What the partisans of Congress [today] really want is a government without the Founders' executive, and without their executive-led legislature and judiciary, too, as a matter of fact. They want a government which does not exalt "the honor of the human race" at the expense of mean self-gratification, one in which only "values" and "minorities" with different value sets are recognized and encouraged. Such a government they think could be administered, not governed, by the mild science of neutral rules. It would not require harsh self-discipline among citizens or harsh government adjudication between competing groups. In the eyes of its advocates their alternative is an admirable effort to establish a new ideology of scientific cultural relativism. . . .

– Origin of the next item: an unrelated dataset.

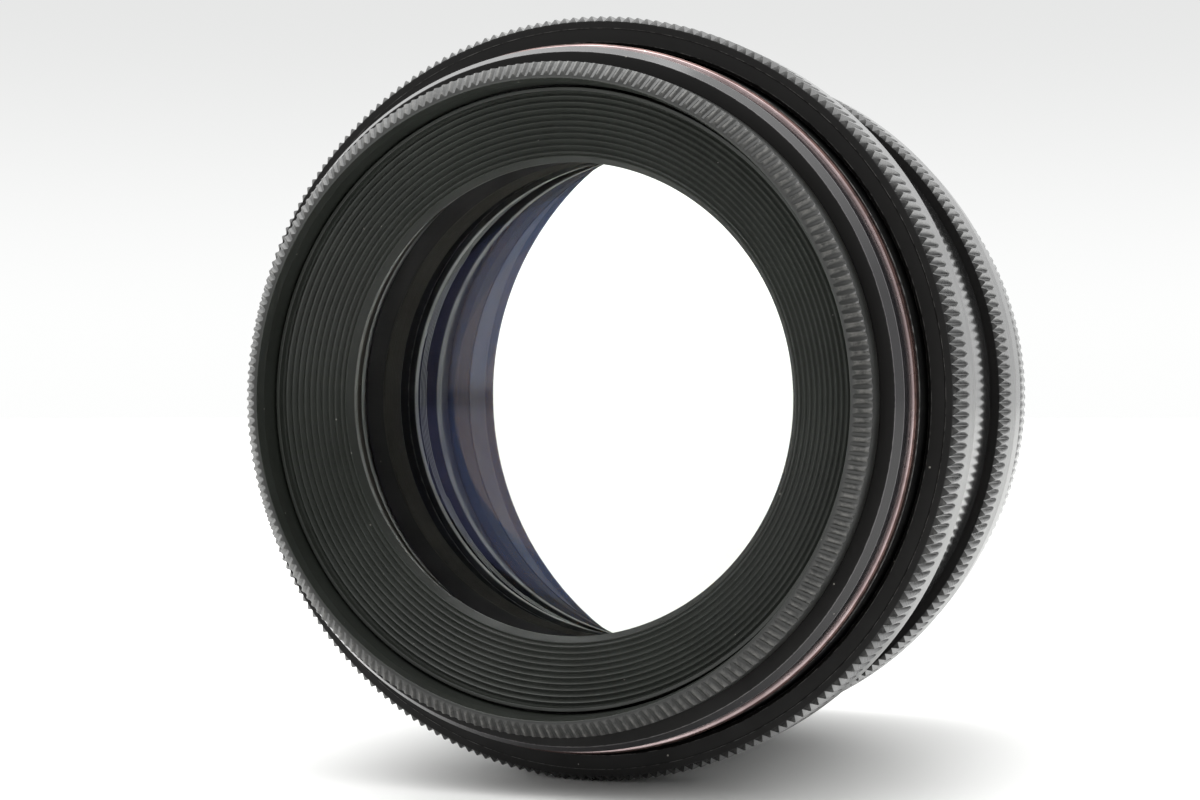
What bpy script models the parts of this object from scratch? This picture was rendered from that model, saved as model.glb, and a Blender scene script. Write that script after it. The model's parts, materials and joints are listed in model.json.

Voters since World War II have been attempting to retain their political dignity by the separated powers of the Constitution. No matter how loyal they remain to the Democrats in Congress, they have tried to use the Republican Party as a Presidential party in order to keep the old politics alive. This appeal to distinct elements of the public soul was anticipated by the Founders. But the voter today is handicapped because of the failure of Republican leaders to properly appreciate their constitutional duties. It is truly astounding that, after six years in Washington, Republican candidates for the 1986 Senate remained uninformed about and indifferent to the critical constitutional problems of the executive branch. How little they seem to understand what the Constitution is all about, and how much their electoral success depends on their support of a proper executive! In this we see the most disheartening evidence that conservatives as well as liberals are ill equipped to rally the people to resist the latest and most revolutionary onslaught against our Constitution.